Öte yandan İtalya, PKK terörü konusunda ise net bir çizgi izlemiyor. Hatta İtalya, son dönemde gündemde olan HDP milletvekillerinin terör bağlantısı sebebiyle tutuklanmasına yönelik itirazını hem dışişleri bakanı hem de başbakan açıklamalarıyla yüksek sesle dile getirdi. Son olarak, Başbakan Matteo Renzi, “Gazetecileri, hakim ve savcıları, milletvekillerini tutuklayan bir Türkiye, AB’ye giremez” diyerek, Türkiye’ye uyarıda bulundu.
Bununla birlikte, PKK’nın son bir yılda özellikle de Ankara’da gerçekleştirdiği kanlı terör saldırılarını öncekilere göre daha sert tonda kınayan İtalya’nın, genelde terör mağdurlarının haklarına yönelik tepkisi ise daha zayıf kaldı.

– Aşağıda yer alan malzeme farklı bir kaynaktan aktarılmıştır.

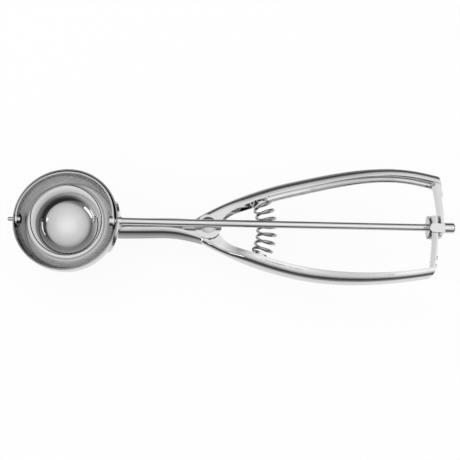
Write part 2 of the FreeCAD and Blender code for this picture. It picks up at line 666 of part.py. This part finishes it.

Aynı zamanda İtalya, terör örgütü yandaşlarının çeşitli vesileleri bahane ederek, sıklıkla Türkiye’nin Roma Büyükelçiliği yakınında ve Kültür ve Turizm Müşavirliği önünde gösteri yapmasına izin vermesi ve İtalyan Parlamentosu bünyesinde zaman zaman PKK yanlısı kişilerin katıldığı panellerin düzenlenmesine olanak sağlamasıyla da biliniyor.